When I made my predictions for the year, the one that I felt most confident about was #3 – the return of Bad McCain. It took about 21 days for me to be proved right, if not specifically regarding the stimulus bill.
A joke made its way around the Capitol yesterday: How do you know the 2008 election is really over? Because John McCain is causing trouble for Republicans again.
Two and a half months removed from his defeat in the race for the presidency, colleagues say, McCain bears more resemblance to the unpredictable and frequently bipartisan lawmaker they have served with for decades than the man who ran an often scathing campaign against Barack Obama. In some instances, he’s even carrying water for his former rival.
Conservatives are understandably nonplussed, leading at least one to even contend that “the right man won in 2008.” Geraghty does a good job backing that statement up, saying that “[i]f we’re going to have Democratic agenda enacted, better it be by a Democrat than a Republican obsessed with avoiding the ‘partisan’ label in the White House.”

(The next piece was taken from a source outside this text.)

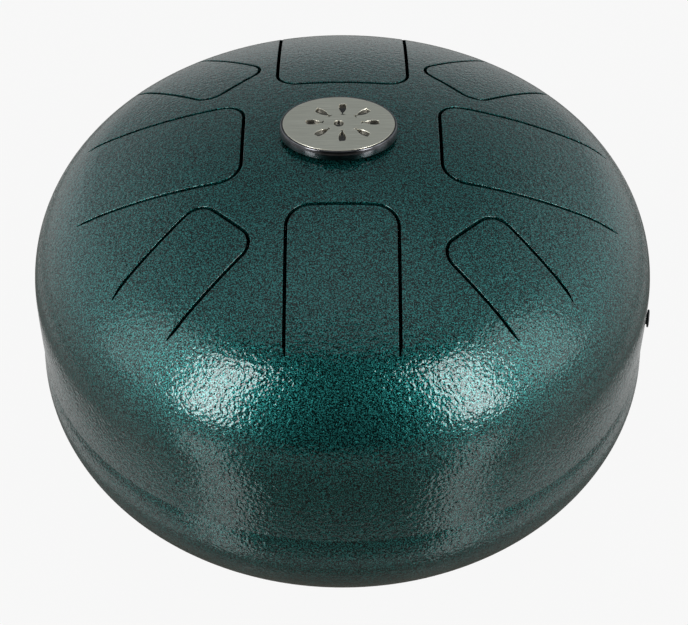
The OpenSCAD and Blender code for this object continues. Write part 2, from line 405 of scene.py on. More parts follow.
class Graph:
    """Node tree of a material or a world, filled from code.

    Values are given by the name or the number of an input. Sockets are linked, the rest is set.
    """

    def __init__(self, owner: Union[bpy.types.Material, bpy.types.World]) -> None:
        """Empties the node tree.

        Args:
            owner: The material or the world.
        """
        owner.use_nodes = True
        self.tree = owner.node_tree
        self.tree.nodes.clear()

    def node(self, kind: str, values: Optional[dict] = None) -> bpy.types.Node:
        """Adds a node.

        Args:
            kind: Type of the node, as it goes on after the word ShaderNode.
            values: Values of its inputs, and its properties by name.

        Returns:
            The node.
        """
        node = self.tree.nodes.new(f"ShaderNode{kind}")
        for key, value in (values or {}).items():
            if isinstance(value, Socket):
                self.tree.links.new(value, node.inputs[key])
            elif isinstance(key, str) and hasattr(node, key) and key not in node.inputs:
                setattr(node, key, value)
            else:
                node.inputs[key].default_value = value
        return node

    def add(self, kind: str, values: Optional[dict] = None, output: Union[int, str] = 0) -> Socket:
        """Adds a node and returns one of its outputs, the first one if none is named."""
        return self.node(kind, values).outputs[output]

    def ramp(self, source: Socket, stops: Stops) -> Socket:
        """Adds a colour ramp.

        Args:
            source: Value that runs along the ramp.
            stops: Place and sRGB hex colour of each stop, in order.

        Returns:
            The ramp's colour.
        """
        node = self.node("ValToRGB", {"Fac": source})
        stop_list = node.color_ramp.elements
        while len(stop_list) < len(stops):
            stop_list.new(1.0)
        for element, (place, colour) in zip(stop_list, stops):
            element.position = place
            element.color = linear(colour)
        return node.outputs["Color"]

    def remap(self, value: Socket, source: Pair, target: Pair = (0, 1), smooth: bool = False) -> Socket:
        """Maps a value from one range onto another.

        Args:
            value: Value to map.
            source: Ends of the range that it comes from.
            target: Ends of the range that it goes to.
            smooth: True eases it in and out.

        Returns:
            The mapped value.
        """
        return self.add("MapRange", {
            "interpolation_type": "SMOOTHSTEP" if smooth else "LINEAR", "Value": value,
            "From Min": source[0], "From Max": source[1], "To Min": target[0], "To Max": target[1],
        })

    def calc(self, operation: str, *values: Number) -> Socket:
        """Works out a value from sockets and numbers."""
        return self.add("Math", {"operation": operation, **dict(enumerate(values))})

    def mix(self, share: Number, low: Colour, high: Colour, blend: str = "MIX") -> Socket:
        """Mixes two colours by a share, which is 0 for the first alone and 1 for the second."""
        return self.add("Mix", {"data_type": "RGBA", "blend_type": blend, 0: share, 6: low, 7: high}, 2)

    def coordinates(self, stretch: Point = (1, 1, 1)) -> Socket:
        """Object coordinates in metres, stretched along the axes."""
        return self.add("Mapping", {"Scale": stretch, "Vector": self.add("TexCoord", output="Object")})

    def noise(self, place: Socket, size_mm: float, detail: float, roughness: float = 0.5) -> Socket:
        """Adds a soft noise.

        Args:
            place: Coordinates in metres.
            size_mm: Distance from lump to lump in millimetres.
            detail: Finer layers that lie on the lumps.
            roughness: How strong the finer layers are.

        Returns:
            The noise, from 0 to 1.
        """
        values = {"Scale": 1 / (size_mm * MM), "Detail": detail, "Roughness": roughness, "Vector": place}
        return self.add("TexNoise", values, "Fac")

    def bump(self, height: Socket, relief_mm: float, under: Optional[Socket] = None) -> Socket:
        """Adds relief to a surface.

        Args:
            height: Height as a share of the relief.
            relief_mm: Relief in millimetres.
            under: Normal of a coarser relief that this one lies on.

        Returns:
            The normal.
        """
        values = {"Strength": 1.0, "Distance": relief_mm * MM, "Height": height}
        return self.add("Bump", {**values, "Normal": under} if under else values)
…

One could argue we had exactly that in George W. Bush’s domestic policy. Not that Bush was obsessed with avoiding a “partisan” label, but didn’t we think it would take a Democrat to enact a Medicare prescription drug benefit, or a nearly 25% increase in federal education spending, or to attempt a massive amnesty for illegal immigrants? Instead, Democrats got the programs they wished for, plus the ability to bash Republicans when they inevitably failed.
At least when President Obama’s Democratic agenda falters, it will be Democrats taking the blame.